The little fire-cart that saved the day

John Rudd (top left) and the rest of the Dufton fire-cart crew on the village green.
John Rudd (top left) and the rest of the Dufton fire-cart crew on the village green. Photograph: Tony Greenbank

During the last war remote Pennine villages in Cumbria were given fire appliances in case stray bombs were dropped from Luftwaffe Junkers and Dorniers jettisoning their loads. Sometimes this resulted in direct hits to remote farms, killing on one occasion 11 occupants in a farm at Selside near Kendal in 1941.

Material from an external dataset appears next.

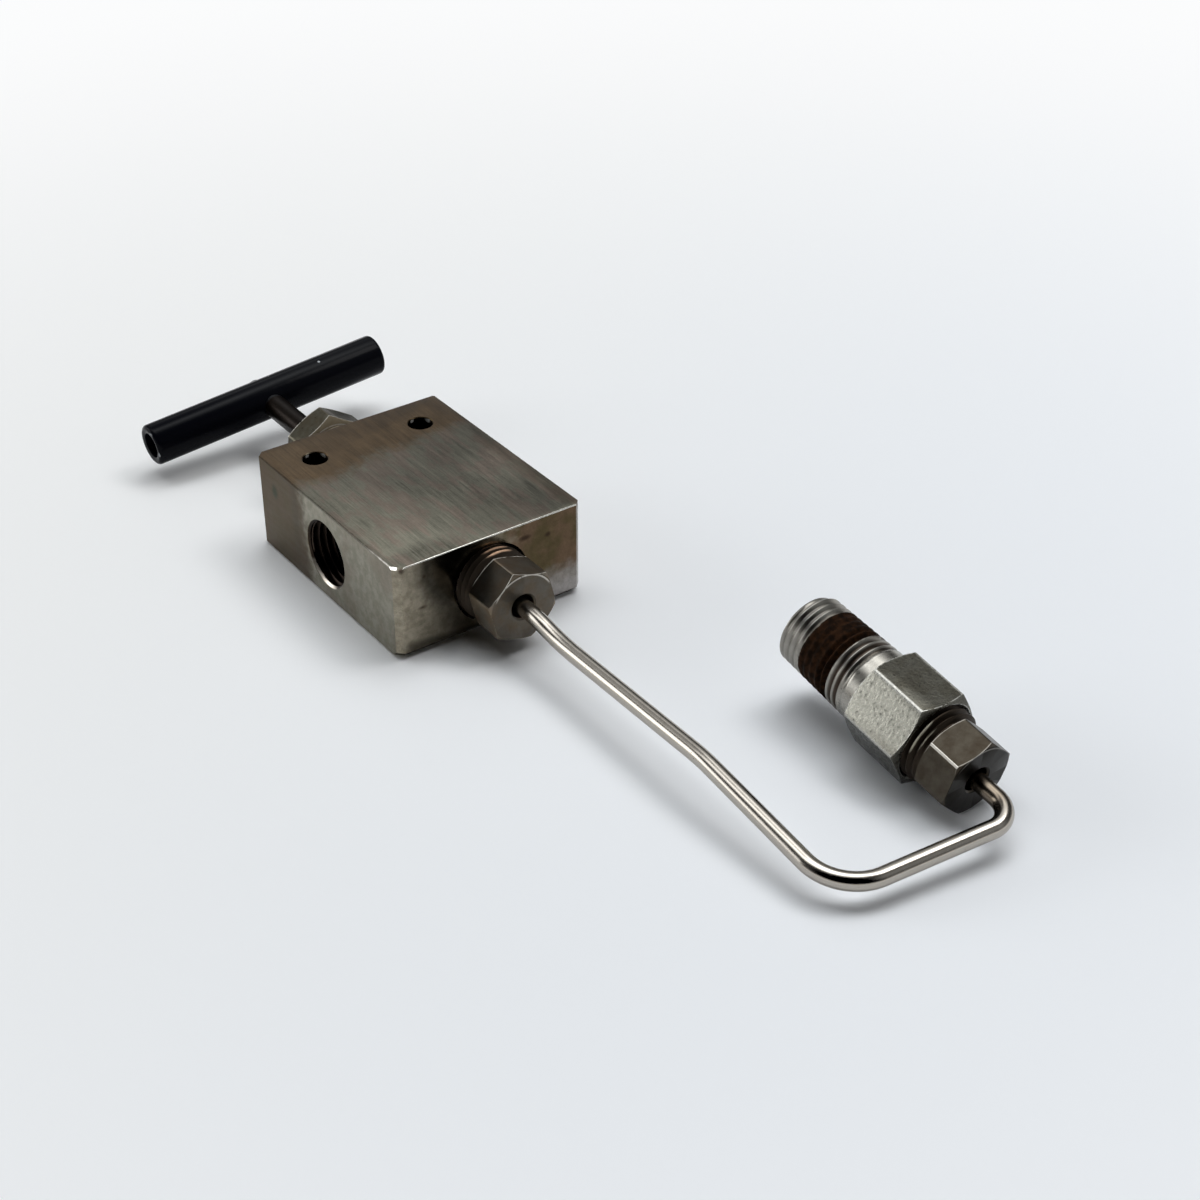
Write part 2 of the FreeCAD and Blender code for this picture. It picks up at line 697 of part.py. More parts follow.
def make_link_tube():
    """The tube: into the front port, out with a small dip, round two bends and into the adapter."""
    front = number("front_face")
    height = number("axis_height")
    seat = number("front_port_depth + tube_seat")
    tilt = adapter_tilt()
    along = tilt.multVec(Vector(0, 1, 0))
    nut_end = adapter_face() - along * number("adapter_nut_standoff + nut_hex_length")
    points = [
        Vector(0, front + seat, height),
        Vector(0, front - number("nut_standoff + nut_hex_length + dip_start"), height),
        *(Vector(across, front - back, up) for across, back, up in TUBE_CORNERS),
        nut_end - along * number("return_reach"),
        adapter_face() + along * number("adapter_port_depth + tube_seat"),
    ]
    radii = [number(name) for name in ("dip_bend_radius", "slow_bend_radius", "slow_bend_radius",
                                       "corner_bend_radius", "return_bend_radius")]
    path = bent_path(points, radii)
    wall = swept_rod(path, number("tube_diameter")).cut(swept_rod(path, number("tube_bore")))
    tube = document.addObject("Part::Feature", "link_tube")
    tube.Label = "link_tube"
    tube.Shape = wall
    section = math.pi / 4 * (number("tube_diameter") ** 2 - number("tube_bore") ** 2)
    print("tube volume over section times length:", round(wall.Volume / (section * path.Length), 5))


def sub_parts():
    """The objects that are pieces of the valve."""
    return [part for part in document.Objects
            if part.TypeId in ("PartDesign::Body", "Part::Feature")
            and part.getParentGeoFeatureGroup() is None]


def check_document():
    """Stop if any feature failed or any piece isn't one sound solid."""
    document.recompute()
    for thing in document.Objects:
        if "Invalid" in thing.State or "Error" in thing.State:
            raise RuntimeError(f"{thing.Name} failed: {thing.State}")
    for part in sub_parts():
        shape = part.Shape
        if shape.isNull() or not shape.isValid() or len(shape.Solids) != 1:
            raise RuntimeError(f"{part.Label} isn't one valid solid")


def write_parts():
    os.makedirs("parts", exist_ok=True)
    for part in sub_parts():
        part.Shape.exportStep(f"parts/{part.Label}.step")
        print(f"{part.Label}: {part.Shape.Volume:.1f} mm3")


make_valve_body()
make_packing()
make_packing_gland()
make_lower_stem()
make_upper_stem()
make_handle_bar()
make_adapter()
make_tube_ends()
make_link_tube()
check_document()
write_parts()
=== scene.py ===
import math

import bmesh
import bpy
from mathutils import Matrix, Vector


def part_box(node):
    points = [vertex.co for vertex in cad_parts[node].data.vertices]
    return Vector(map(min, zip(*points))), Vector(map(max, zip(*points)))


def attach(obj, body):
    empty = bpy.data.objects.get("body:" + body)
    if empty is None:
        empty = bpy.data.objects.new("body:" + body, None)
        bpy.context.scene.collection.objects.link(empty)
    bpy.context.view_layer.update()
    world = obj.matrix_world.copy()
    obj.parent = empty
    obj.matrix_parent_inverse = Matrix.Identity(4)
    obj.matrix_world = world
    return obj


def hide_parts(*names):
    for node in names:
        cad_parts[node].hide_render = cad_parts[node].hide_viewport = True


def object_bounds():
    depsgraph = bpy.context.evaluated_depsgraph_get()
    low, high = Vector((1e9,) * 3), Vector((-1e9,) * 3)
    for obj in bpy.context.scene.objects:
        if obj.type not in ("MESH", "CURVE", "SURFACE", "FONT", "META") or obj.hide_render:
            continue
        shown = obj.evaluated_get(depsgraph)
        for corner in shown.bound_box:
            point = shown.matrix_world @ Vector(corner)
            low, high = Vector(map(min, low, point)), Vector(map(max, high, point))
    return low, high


# High-pressure needle valve: ground steel block, gland nuts, bent link tube and pipe adapter.
# Shapes are drawn in millimetres, each round +Y from its own foot, and turned to metres when placed.
# Colours are linear red, green and blue. Marks on a finish are placed in millimetres on the part.

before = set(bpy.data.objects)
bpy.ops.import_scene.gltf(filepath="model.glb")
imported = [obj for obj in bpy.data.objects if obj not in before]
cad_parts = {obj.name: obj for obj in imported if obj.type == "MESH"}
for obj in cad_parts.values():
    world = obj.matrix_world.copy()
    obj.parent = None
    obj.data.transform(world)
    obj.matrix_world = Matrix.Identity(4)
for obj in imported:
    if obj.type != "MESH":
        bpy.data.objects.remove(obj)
cad_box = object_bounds()

MM = 0.001
WELD = 1e-4
SEGMENTS = 72
ROWS = 8
DEG = math.pi / 180
SLACK = WELD * 10
# How far a shank starts inside its hexagon, a cutter runs into the next, and one stands out of its face.
JOIN = 0.1
OVERLAP = 0.2
OUTSIDE = 1.0


def millimetres(node):
    """A node's lowest and highest corners."""
    low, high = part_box(node)
    return Vector(low) / MM, Vector(high) / MM


BLOCK_LOW, BLOCK_HIGH = millimetres("valve_body")
FRONT = BLOCK_LOW.y
BACK = BLOCK_HIGH.y
TOP = BLOCK_HIGH.z
AXIS = (BLOCK_LOW.z + BLOCK_HIGH.z) / 2
HALF_WIDTH = BLOCK_HIGH.x
SIDE_PORT_STATION = BACK - 25.0

CORNER_BREAK = 1.2
FOOT_BREAK = 1.3
LIGHT_BREAK = 0.4
TOP_BREAK = 0.2
NICK_DEPTH = 0.3
NICK_FACING = Vector((-0.325, -0.318, 0.89)).normalized()
MOUNT_SPACING = 23.0
MOUNT_RADIUS = 2.4
MOUNT_LIP = 0.15

PORT_RADIUS = 7.145
PORT_MOUTH = 7.7
SIDE_MOUTH = 6.75
SIDE_CREST = 6.3
PORT_CONE = 3.0
CONE_SLOPE = math.tan(math.radians(30))
SIDE_PORT_DEPTH = 11.6
SIDE_PASSAGE = 1.2
BORE_REACH = 31.0
SEAT_RADIUS = 0.8
SEAT_DEPTH = 29.1
TUBE_THREAD_PITCH = 25.4 / 18
GLAND_THREAD_PITCH = 25.4 / 20
STEM_THREAD_PITCH = 25.4 / 24
THREAD_DEPTH = 0.6
THREAD_RUN_OUT = 1.5
CREST_FLAT = 1 / 16
SLEEVE = 3.1

RIDGE_BREAK = 0.12
CORNER_WEAR = 0.06
CHAMFER_SLOPE = math.tan(28 * DEG)

NUT_FLATS = 12.7
NUT_HEX = 7.1
NUT_SHANK = 11.9
NUT_RADIUS = 7.105
NUT_FACE = 6.5
NUT_HEAD = (NUT_FLATS, NUT_HEX, NUT_FACE)
NUT_BORE = 2.35
NUT_BORE_LIP = 0.3
NUT_NECK_FOOT = 6.3
NUT_NECK_TOP = 6.4
NUT_NECK_LENGTH = 0.4
NUT_THREAD_START = 0.9
NUT_RUN_OUT = 1.6
NUT_TIP_BREAK = 0.8
NUT_STANDOFF = 3.0
NUT_TURN = -43.5

GLAND_FLATS = 14.29
GLAND_HEX = 5.9
GLAND_RADIUS = 6.31
GLAND_FACE = 6.5
GLAND_BORE = 2.44
GLAND_MOUTH = 6.8
GLAND_HOLE = 6.35
GLAND_DEPTH = 9.6
PACKING_RADIUS = 3.97
PACKING_DEPTH = 18.6
STEM_HOLE = 2.4
GLAND_TURN = 30.0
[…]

“The fire-carts,” says John Rudd, 75, of Dufton who lives in the picturesque village of Dufton nestling in the Eden Valley three miles from Appleby and beneath High Cup Nick, “were remarkably successful: two cart wheels carried hoses wrapped round spools that could be trundled to the nearest fire hydrant by horse- or man-power.” Local crews succeeded in quenching random blazes and also cooling buildings which were burning too fiercely to be extinguished, thus containing the conflagration as bleating sheep and squealing pigs escaped.

A big man, who makes hay rakes for a living, Mr Rudd continued: “At the war’s end my father – also called John – persuaded the powers-that-be for Dufton to keep its fire-cart because the narrow roads to the village are easily blocked by snow or floods, possibly preventing fire brigades reaching burning buildings.”

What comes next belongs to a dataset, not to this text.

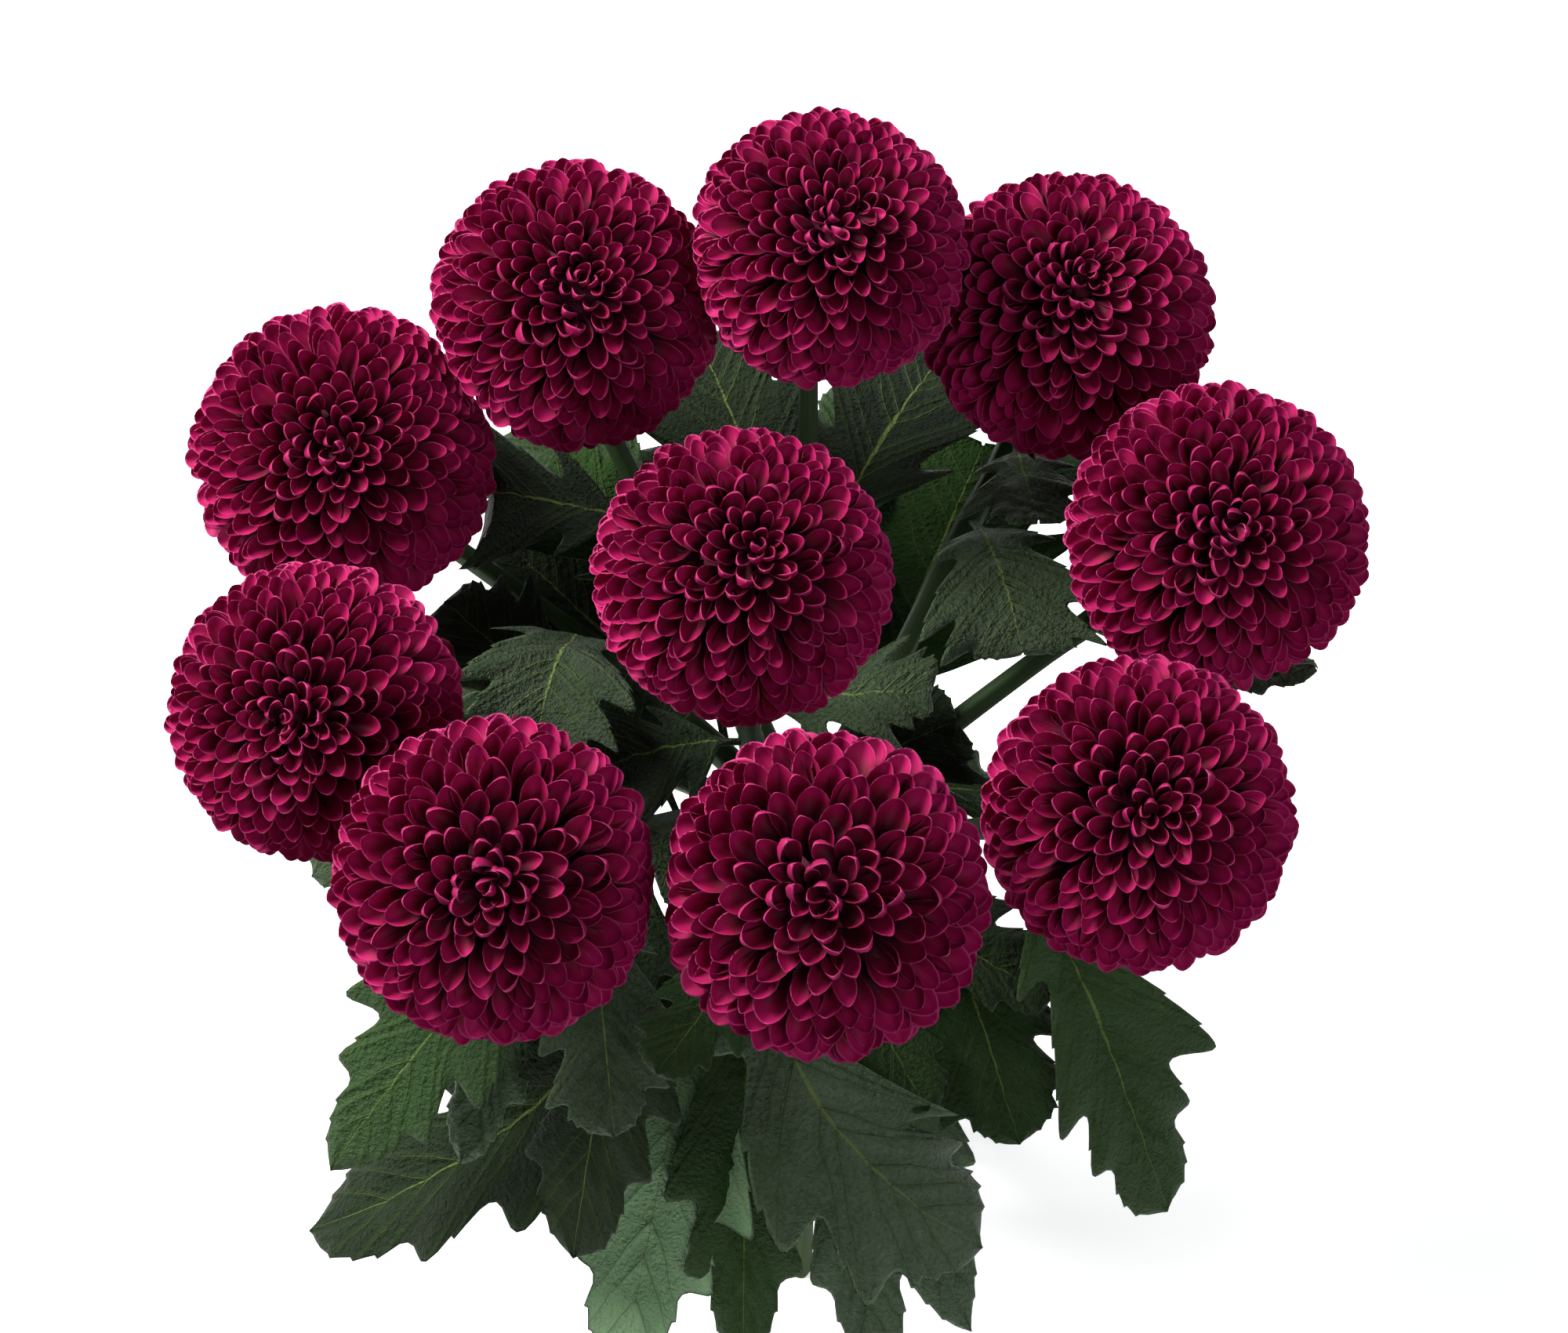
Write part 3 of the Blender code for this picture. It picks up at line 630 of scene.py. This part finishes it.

Dufton parish is one of the biggest in England, and is also the region of the Helm Wind. This blasts down Dufton Pike so violently it can fan fires into infernos.

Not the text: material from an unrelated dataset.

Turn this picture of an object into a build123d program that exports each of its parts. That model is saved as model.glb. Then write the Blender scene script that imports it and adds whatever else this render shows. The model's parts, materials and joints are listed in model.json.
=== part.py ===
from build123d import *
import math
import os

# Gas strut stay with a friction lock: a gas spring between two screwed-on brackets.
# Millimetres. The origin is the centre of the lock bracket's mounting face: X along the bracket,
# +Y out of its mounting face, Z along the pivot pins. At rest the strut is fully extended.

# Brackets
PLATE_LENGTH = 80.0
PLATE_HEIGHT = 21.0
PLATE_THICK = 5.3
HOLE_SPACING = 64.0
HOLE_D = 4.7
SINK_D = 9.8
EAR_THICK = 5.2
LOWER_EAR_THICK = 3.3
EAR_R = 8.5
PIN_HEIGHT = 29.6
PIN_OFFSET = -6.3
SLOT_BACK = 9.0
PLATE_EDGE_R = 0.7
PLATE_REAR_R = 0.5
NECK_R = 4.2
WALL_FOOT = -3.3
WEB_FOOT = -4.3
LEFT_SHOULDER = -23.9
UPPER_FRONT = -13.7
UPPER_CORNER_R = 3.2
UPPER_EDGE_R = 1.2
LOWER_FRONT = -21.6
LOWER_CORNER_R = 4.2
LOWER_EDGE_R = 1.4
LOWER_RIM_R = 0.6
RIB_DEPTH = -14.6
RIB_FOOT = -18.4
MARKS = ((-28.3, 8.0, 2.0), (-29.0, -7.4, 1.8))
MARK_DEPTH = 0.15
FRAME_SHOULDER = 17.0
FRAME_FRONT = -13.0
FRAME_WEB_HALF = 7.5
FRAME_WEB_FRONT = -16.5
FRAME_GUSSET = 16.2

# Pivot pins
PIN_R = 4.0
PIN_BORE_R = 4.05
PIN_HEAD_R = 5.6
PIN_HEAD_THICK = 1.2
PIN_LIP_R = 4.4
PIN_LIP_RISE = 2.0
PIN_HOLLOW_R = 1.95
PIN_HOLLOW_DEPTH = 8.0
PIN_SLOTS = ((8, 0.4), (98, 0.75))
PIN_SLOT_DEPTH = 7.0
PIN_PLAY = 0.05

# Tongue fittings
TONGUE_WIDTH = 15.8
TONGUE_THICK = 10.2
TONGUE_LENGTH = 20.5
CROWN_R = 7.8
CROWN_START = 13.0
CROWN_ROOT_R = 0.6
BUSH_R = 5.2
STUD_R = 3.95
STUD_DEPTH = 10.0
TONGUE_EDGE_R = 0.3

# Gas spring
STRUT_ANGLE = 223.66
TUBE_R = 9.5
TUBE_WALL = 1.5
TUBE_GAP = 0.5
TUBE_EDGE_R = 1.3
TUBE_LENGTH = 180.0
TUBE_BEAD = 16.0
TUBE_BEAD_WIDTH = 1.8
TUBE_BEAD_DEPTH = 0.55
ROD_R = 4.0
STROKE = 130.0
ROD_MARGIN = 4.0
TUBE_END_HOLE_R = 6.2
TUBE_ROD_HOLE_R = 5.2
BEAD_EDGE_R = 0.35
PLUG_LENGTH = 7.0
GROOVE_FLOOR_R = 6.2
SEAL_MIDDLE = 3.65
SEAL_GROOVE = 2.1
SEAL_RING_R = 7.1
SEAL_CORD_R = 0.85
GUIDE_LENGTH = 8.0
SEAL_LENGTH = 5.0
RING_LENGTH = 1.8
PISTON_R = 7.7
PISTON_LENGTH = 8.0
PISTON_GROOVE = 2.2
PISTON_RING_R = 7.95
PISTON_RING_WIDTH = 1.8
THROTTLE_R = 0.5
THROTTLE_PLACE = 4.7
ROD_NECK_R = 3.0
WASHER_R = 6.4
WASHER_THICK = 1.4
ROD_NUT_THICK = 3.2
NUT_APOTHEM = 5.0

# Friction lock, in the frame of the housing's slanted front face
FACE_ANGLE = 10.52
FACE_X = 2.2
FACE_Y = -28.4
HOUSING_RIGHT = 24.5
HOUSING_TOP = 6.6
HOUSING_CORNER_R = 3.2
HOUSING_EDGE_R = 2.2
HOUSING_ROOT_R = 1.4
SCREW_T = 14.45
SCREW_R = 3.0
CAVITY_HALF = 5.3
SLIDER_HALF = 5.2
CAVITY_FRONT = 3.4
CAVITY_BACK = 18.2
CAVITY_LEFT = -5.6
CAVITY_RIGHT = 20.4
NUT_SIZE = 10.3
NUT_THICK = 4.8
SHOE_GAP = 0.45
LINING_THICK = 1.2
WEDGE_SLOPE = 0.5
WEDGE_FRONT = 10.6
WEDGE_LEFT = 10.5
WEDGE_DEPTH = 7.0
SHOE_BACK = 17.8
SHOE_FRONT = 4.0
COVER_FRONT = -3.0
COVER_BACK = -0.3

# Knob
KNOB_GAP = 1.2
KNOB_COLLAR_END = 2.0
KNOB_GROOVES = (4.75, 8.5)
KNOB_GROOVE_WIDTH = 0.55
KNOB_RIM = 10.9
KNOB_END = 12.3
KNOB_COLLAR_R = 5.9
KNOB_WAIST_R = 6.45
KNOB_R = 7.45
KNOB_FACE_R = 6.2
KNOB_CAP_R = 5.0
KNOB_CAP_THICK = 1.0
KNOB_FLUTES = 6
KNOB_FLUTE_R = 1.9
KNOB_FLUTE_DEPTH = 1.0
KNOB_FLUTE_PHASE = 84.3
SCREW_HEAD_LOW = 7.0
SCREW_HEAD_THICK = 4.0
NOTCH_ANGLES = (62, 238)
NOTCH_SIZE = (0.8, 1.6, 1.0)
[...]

Though the Dufton crew is considered persona non grata by local fire brigades, their appliance has prevented fire spreading by playing water into the dense smoke billowing, glowing embers spitting out and flames licking adjacent buildings until fire brigades from Penrith and Appleby arrived.

Once internal combustion ignited a wagon load of straw in Ghyll House Farm yard. Another blaze destroyed buildings at Dufton Hall farm as hens ran clucking and cows bellowed. “Fortunately,” says Mr Rudd, twisting a hose connection with weathered hands, “we could jet water on that one, enabling lads to enter and save the little calves that were being reared. Another time the water hydrant ran dry but villagers dammed Dufton Ghyll and saved the day.”